Distances and Timing
The Lichtenauer tradition didn’t have a modern understanding of mechanics, and instead worked in an Aristotelian framework for how objects interact.
  • Zufechten – ‘To the fighting’. The period when the two opponents are coming to close.
  • Krieg - ‘War’. The period when the two opponents have closed, when Winden and Ringen am Schwert happen.
  • Abzug – ‘Withdrawal’. The period when you get out of the fight.
  • Vor - ‘Before’. Both in the sense of acting before the opponent, and of having the initiative (which Lichtenauer strongly recommends.)
  • Indes - ‘In the moment’.
  • Nach - ‘After’. Both in the sense of acting after the opponent, and of having lost the initiative and so been forced to react to what they are doing.
  • Vorschlag - ‘First Strike’. The first attack, with which you enter from Zufechten to Krieg. It can be a very powerful blow, as in the zufechten it is safe to chamber the blow.
  • Nachschlag - ‘After Strike’. An attack made in the Nach. The attack that follows if the opponent counters the Vorschlag.
  • Nachreisen - ‘Traveling After’. Using timing to regain the initiative, attacking your opponent when he isn’t ready.
  • Uberlaufen – ‘Over running’. The principle that a higher attack out-reaches a lower attack, because of geometry.

Parts of the Sword
Hangen. Ringen am Schwert

Here’s an index of the terms used in the glossary, with references to where they’re used in the text.
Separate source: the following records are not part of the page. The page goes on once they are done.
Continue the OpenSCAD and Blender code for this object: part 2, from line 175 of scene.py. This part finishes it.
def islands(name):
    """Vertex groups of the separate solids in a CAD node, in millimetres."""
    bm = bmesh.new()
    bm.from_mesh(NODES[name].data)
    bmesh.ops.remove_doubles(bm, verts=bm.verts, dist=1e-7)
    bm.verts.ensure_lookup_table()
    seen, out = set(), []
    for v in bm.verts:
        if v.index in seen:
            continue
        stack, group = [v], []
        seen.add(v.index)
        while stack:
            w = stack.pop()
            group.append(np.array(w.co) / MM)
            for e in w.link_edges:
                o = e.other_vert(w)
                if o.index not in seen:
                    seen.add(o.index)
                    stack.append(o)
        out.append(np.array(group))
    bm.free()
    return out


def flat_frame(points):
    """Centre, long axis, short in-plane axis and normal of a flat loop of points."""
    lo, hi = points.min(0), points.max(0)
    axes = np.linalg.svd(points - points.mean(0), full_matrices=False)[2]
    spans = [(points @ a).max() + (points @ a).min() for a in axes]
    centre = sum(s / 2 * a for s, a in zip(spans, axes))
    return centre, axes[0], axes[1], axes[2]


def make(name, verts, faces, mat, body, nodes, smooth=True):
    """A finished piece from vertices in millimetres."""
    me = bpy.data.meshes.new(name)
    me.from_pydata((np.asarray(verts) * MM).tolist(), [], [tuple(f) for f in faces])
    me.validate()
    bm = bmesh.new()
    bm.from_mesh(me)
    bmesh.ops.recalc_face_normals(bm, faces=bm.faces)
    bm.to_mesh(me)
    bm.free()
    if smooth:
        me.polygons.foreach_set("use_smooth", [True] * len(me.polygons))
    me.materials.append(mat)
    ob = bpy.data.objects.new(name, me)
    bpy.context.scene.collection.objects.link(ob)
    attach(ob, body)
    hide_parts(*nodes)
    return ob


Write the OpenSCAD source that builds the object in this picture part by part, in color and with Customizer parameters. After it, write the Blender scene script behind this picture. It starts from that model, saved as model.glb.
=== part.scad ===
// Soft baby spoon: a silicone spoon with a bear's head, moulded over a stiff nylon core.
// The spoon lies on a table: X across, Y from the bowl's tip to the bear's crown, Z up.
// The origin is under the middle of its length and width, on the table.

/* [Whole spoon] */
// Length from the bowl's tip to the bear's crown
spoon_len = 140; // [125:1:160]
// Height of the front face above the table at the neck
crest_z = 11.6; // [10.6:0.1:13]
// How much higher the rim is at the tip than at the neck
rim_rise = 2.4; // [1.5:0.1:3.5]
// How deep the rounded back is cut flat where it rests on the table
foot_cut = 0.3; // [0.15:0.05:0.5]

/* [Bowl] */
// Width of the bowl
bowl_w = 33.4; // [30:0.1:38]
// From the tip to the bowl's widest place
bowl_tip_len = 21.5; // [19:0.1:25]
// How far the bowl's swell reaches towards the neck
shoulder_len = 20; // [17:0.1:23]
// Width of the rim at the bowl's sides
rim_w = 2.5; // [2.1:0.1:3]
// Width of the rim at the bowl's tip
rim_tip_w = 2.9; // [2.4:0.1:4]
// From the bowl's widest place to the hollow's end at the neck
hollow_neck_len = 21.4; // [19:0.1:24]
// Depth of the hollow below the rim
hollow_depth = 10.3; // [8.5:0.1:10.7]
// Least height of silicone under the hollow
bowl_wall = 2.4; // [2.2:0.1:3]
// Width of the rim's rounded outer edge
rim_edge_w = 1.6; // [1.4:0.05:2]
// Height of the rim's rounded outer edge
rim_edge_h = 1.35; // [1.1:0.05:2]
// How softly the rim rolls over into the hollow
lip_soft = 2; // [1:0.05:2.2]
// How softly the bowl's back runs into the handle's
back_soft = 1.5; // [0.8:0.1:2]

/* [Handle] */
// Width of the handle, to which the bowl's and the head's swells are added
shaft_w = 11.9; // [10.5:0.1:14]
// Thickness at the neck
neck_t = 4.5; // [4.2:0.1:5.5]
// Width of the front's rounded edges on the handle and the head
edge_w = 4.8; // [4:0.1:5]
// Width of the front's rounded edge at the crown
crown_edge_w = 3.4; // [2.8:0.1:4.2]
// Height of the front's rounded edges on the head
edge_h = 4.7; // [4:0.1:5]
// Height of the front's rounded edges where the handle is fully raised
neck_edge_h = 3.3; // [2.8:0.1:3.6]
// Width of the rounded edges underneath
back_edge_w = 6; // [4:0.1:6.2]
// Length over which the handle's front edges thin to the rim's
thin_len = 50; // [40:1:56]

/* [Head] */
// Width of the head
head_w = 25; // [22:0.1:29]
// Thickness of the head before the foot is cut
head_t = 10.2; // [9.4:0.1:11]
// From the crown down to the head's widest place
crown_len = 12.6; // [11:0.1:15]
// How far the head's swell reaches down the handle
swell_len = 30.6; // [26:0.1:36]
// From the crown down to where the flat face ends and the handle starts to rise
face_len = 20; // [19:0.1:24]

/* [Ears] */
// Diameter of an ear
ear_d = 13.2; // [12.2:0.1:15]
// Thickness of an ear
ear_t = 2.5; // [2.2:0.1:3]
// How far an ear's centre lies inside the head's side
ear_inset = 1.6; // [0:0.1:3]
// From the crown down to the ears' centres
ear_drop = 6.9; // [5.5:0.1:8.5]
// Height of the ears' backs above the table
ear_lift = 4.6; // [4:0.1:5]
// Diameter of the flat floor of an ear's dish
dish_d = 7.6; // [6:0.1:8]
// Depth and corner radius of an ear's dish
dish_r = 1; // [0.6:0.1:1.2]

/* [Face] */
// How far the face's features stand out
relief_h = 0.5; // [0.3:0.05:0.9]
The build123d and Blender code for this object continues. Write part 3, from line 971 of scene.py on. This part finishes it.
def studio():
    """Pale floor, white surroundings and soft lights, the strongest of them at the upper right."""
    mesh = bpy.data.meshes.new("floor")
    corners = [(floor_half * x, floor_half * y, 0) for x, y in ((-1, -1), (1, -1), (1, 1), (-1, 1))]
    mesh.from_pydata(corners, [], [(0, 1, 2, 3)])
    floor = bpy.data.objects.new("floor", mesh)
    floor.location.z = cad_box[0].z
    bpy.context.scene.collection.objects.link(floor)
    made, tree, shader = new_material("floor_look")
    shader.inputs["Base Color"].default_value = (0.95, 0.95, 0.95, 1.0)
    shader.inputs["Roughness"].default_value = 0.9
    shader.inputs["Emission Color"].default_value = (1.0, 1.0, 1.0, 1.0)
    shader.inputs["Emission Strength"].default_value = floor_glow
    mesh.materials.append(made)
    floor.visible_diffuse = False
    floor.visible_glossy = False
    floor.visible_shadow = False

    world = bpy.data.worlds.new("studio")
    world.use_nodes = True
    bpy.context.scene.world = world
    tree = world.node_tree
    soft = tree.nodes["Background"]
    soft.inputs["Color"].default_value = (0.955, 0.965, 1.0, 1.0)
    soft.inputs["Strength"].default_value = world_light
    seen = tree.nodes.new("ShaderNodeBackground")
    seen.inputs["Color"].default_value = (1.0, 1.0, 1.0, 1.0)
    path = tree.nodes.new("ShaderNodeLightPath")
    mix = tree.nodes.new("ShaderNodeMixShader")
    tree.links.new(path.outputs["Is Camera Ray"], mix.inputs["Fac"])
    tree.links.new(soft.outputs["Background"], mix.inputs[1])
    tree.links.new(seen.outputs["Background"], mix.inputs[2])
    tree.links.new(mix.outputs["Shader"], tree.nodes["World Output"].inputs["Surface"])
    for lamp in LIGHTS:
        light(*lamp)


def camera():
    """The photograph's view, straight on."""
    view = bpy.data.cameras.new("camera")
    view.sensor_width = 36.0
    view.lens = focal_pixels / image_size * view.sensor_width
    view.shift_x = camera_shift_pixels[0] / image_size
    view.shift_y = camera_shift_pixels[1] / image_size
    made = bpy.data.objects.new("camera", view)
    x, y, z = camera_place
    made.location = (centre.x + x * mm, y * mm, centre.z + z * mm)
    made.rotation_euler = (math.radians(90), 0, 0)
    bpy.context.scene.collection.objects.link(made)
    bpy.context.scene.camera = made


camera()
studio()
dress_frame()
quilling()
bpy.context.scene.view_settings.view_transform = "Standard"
Footnotes (aka Pete's comments on the origional document):
*Fairly important point – they're “THE Four Guards” because they're best positions to approach in in the Zufechten – note the hands are all back out of snipining range, and theirs an obvious direct threat from out.  The others are more for use in the Krieg (Kron, Einhorn, Langenort) or very much secondary choices (nebenhut, schrankhut) which seem to be favoured for melees.
**Note various points in manuals where you're told to shoot the point forwards from langenort – KdF's interpretation is not a full extension of hands and sword, but bent at the elbows for strength in the bind.